Recensione: God Has No Name
Dalla solare Spagna giungono improvvise le tenebre, che accompagnano, spingono il secondo album degli Hex, “God Has No Name”.
Una band atipica, che miscela doom e death metal come è da tempo in uso un po’ dappertutto. Teoricamente nulla di nuovo. Allora, qual è la novità? Quella che insiste nel fatto che la potenza sia quella del death. Affermazione senza senso se non si riflette abbastanza sulla circostanza che è in genere il doom a defluire dalle parti del death ma non il viceversa.
Un approccio pertanto inusuale, che materializza uno stile piuttosto singolare. Magari non originalissimo ma decisamente indicativo di un marchio di fabbrica dai contorni ben chiari, distinguibile con facilità in mezzo al mucchio. Ricco di personalità, insomma. Come del resto è perpetuamente rimarcato dal buon growling di Jonathan. Possente e stentoreo, sottolinea le linee vocali con piglio feroce e un dose non indifferente di aggressività. Altrettanto poderoso è il riffing, in grado di generare quel mood tetro, in bianco e nero, così caro al combo basco. Sarà forse che le sue terre natie siano ricche di tradizioni centrate sul potere del buio e sulle creature delle foreste montane, ma il suo cuore, la sua anima paiono davvero accordarsi con il mondo dell’oscurità. Circostanza sottolineata da riff quadrati, a volte quasi thrashy benché fondamentalmente atti a alzare una fitta, gelida nebbia che nasconde alla vista la maggior parte delle cose.
Non si contano gli inserti ambient, studiati per innalzare il livello di visionarietà del sound che, a questo punto, più considerarsi moderno e attuale, capace di rinnovare un genere ibrido lasciando in ogni caso inalterati alcuni dettami stilistici, per un’operazione che gli anglosassoni usano individuare con il termine melded.

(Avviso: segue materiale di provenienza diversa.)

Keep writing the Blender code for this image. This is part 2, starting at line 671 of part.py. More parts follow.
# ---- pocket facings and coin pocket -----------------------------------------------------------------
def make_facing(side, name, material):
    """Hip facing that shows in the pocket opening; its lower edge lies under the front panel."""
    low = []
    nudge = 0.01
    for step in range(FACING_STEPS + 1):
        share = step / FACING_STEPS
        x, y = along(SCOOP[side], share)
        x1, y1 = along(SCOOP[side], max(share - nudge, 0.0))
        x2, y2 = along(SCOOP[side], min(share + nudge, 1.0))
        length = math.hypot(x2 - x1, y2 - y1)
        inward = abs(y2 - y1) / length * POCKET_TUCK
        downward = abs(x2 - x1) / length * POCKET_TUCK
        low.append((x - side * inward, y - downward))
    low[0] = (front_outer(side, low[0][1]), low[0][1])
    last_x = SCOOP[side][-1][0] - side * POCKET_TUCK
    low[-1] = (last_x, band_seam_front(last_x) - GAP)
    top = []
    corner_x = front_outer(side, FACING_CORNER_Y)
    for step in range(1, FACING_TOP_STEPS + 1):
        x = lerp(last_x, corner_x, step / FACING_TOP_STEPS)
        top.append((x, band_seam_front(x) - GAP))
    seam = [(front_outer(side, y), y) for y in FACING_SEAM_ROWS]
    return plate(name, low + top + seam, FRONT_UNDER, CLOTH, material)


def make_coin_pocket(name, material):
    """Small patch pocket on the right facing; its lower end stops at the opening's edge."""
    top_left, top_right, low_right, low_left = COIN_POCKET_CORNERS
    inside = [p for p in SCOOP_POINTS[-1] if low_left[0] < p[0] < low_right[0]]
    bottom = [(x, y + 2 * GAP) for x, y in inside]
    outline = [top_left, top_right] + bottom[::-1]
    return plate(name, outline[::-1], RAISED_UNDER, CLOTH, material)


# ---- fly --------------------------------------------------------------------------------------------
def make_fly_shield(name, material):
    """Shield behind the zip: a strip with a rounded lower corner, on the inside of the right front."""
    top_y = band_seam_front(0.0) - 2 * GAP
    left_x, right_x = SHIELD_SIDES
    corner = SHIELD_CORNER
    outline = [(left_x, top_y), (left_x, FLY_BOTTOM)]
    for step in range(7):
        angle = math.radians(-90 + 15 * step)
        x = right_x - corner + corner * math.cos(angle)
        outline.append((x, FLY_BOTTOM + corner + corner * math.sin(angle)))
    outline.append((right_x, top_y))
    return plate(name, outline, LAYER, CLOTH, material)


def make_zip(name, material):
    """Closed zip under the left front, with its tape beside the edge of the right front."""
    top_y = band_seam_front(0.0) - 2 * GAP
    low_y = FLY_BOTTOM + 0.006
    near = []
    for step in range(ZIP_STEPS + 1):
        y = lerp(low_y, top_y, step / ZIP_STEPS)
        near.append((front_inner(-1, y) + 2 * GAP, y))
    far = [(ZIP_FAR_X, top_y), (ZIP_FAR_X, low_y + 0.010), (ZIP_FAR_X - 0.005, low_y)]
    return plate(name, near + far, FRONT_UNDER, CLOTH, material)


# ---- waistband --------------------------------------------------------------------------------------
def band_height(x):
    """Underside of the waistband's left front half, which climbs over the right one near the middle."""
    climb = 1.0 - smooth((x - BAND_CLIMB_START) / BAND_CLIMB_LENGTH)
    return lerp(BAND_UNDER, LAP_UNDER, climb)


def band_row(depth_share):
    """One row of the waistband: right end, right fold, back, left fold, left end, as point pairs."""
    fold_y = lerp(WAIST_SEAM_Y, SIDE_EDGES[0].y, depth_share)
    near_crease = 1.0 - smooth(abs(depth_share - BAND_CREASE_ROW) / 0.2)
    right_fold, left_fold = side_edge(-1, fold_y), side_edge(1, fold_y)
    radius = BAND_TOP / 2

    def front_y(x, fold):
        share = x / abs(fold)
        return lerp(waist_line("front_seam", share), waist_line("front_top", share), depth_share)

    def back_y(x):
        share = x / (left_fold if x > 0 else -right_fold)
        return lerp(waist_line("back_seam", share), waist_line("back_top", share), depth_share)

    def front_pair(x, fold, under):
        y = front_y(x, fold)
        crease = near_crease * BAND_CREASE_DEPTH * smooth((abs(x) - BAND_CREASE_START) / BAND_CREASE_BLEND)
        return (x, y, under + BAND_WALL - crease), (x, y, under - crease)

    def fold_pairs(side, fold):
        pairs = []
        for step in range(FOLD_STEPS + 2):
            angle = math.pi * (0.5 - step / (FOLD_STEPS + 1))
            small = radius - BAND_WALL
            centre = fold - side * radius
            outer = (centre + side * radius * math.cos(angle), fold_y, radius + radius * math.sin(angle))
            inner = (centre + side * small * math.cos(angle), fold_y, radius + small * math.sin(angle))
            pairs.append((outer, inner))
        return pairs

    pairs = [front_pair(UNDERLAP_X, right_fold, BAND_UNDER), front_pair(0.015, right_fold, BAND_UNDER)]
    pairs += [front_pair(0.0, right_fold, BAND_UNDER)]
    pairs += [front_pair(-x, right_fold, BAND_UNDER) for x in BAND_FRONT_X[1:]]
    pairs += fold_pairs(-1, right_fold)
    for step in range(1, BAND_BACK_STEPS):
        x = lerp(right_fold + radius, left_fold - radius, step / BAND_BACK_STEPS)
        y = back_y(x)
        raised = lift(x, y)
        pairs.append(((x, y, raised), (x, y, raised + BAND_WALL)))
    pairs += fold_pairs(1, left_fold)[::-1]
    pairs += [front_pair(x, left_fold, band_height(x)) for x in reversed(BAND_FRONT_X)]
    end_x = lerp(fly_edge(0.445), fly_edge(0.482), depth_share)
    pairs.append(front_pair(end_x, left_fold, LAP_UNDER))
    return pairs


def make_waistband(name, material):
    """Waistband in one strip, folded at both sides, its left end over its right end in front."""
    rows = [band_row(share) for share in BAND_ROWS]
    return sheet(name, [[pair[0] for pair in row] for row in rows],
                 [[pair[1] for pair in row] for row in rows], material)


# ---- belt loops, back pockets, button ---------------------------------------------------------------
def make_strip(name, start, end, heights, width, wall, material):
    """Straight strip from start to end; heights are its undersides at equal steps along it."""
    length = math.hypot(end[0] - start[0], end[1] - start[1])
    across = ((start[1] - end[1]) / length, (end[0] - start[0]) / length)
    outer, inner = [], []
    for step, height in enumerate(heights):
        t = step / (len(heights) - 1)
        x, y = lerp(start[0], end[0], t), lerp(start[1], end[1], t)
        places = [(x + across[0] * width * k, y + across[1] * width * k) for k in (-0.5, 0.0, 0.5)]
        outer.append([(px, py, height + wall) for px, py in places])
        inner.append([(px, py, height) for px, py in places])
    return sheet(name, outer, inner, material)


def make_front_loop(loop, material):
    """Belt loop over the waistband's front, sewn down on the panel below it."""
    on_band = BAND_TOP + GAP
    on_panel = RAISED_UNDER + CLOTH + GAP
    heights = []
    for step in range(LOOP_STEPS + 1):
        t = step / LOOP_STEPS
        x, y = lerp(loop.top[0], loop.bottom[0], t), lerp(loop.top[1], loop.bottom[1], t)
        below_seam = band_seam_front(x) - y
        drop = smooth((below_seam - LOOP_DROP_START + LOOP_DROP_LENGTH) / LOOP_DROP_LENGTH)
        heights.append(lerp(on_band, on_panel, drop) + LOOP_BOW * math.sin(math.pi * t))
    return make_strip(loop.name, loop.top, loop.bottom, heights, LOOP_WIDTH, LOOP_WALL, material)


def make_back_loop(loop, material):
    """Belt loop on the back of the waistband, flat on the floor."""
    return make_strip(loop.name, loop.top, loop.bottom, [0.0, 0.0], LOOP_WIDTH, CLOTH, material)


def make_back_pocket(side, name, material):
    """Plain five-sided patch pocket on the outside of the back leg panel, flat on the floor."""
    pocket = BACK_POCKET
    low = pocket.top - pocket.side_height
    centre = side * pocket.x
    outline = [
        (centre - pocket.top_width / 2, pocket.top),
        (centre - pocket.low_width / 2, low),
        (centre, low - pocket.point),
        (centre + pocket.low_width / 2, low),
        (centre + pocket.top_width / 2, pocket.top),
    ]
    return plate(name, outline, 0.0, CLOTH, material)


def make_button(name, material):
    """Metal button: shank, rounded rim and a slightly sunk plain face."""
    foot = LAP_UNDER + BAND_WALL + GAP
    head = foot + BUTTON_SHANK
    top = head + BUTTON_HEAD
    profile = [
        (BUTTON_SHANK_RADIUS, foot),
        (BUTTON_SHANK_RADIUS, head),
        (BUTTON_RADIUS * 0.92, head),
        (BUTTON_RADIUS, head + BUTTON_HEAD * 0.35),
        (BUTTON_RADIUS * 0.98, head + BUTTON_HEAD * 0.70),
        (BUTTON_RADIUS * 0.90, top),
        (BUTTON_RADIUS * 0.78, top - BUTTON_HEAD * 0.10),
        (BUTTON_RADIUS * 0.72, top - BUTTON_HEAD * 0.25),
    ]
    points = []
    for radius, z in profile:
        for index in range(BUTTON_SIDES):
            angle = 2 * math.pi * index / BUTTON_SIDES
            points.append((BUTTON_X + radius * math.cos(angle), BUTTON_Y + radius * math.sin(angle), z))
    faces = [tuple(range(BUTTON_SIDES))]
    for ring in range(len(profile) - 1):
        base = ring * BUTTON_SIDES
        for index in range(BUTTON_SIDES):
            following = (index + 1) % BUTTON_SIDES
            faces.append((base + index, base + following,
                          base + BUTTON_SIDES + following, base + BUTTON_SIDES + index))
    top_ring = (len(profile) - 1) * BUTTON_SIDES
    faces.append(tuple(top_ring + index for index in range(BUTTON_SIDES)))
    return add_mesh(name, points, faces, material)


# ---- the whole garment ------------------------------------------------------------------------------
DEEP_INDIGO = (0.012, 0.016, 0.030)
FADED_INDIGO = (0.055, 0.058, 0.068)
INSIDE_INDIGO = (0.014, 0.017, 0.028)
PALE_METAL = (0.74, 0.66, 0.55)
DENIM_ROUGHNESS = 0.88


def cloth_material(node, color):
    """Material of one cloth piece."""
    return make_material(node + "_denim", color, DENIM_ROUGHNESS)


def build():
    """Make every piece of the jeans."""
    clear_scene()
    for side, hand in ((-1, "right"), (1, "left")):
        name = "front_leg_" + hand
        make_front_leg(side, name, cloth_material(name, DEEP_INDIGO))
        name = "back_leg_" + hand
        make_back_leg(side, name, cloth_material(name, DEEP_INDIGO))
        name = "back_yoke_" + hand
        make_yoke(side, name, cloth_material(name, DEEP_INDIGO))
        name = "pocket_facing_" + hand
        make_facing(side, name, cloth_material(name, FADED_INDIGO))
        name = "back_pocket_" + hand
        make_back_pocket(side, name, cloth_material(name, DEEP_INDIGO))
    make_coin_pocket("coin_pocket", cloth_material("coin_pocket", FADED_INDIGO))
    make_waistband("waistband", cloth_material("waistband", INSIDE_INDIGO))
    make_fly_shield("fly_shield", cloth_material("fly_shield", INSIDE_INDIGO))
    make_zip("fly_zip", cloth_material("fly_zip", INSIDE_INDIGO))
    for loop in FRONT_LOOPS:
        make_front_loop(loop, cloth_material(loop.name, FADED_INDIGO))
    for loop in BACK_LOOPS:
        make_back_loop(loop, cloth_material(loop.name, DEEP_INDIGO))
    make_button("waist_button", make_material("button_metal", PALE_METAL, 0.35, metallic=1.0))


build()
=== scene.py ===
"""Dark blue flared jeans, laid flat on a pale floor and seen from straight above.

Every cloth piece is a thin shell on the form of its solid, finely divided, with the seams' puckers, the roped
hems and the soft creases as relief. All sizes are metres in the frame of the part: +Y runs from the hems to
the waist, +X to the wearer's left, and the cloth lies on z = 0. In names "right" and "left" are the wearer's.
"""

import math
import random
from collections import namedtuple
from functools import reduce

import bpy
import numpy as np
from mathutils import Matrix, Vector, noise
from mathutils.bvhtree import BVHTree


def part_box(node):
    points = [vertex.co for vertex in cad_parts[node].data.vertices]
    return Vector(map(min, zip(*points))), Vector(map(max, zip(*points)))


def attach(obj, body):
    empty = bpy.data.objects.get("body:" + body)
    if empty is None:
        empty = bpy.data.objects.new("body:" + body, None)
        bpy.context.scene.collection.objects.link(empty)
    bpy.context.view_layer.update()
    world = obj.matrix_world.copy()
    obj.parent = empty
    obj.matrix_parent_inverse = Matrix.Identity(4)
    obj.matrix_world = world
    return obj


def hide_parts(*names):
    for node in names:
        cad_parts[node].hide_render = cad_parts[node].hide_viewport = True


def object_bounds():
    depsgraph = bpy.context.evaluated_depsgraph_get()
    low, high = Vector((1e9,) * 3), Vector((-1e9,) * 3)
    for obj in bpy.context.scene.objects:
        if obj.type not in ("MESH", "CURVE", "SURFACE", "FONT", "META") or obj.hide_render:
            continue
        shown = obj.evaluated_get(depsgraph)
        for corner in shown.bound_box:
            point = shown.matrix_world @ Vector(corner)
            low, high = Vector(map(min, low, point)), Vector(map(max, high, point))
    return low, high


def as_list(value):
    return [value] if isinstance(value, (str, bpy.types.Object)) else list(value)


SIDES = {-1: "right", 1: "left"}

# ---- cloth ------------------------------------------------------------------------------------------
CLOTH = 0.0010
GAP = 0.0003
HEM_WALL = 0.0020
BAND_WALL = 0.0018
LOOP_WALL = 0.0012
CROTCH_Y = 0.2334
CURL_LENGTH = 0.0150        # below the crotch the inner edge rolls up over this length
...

Tuttavia, gli Hex paiono dare il meglio di sé quando il drumming di Asier alza l’asticella della rapidità delle battute commisurate all’unità di tempo (BPM). Cosa che accade nella violenta e furibonda ‘Apocryphal’, fast-song che mostra l’abilità dei Nostri a sapersi districare, e per bene, quando i suddetti BPM aumentano nel loro valore assoluto. Il tutto, senza che si perda per strada qualche dettaglio stilistico, anzi.
Sfortunatamente, detto brano è in pratica l’unico davvero interessante fra i sette che compongono il platter, data la sua purezza nella commistione fra death e doom ma non solo, anche per un main riff così azzeccato da far ribaltare un carro armato. I fulminanti assoli lacerano le carni sopravvissute all’attacco frontale, per una completa demolizione.
Il resto delle tracce, difatti, appare privo di quel barlume di genialità sì da innalzarle a episodi di singolarità da mandare a memoria. Forse a ciò contribuisce l’idea che i brani di qualcosa che abbia in sé il doom debbano essere necessariamente più lunghi della media di ciò che propone il metal estremo. Il che porta inevitabilmente ad allungare il brodo, nel quale scompare un songwriting efficace a modellare uno stile più che buono ma incapace di dare vita a canzoni che non paiano dei meri segmenti messi in fila per giungere a destinazione, e cioè alla suite finale, ‘All Those Lies That Dwells…’, a onor del vero piuttosto noiosa.
Pertanto “God Has No Name” pare essere, come sempre più spesso accade in linea generale, un buon viatico per un sound che cerca l’originalità, trovandola in parte, ma incapace di mettere su carta dei brani che possano incidere qualcosa di duraturo, nella memoria di cui ascolta.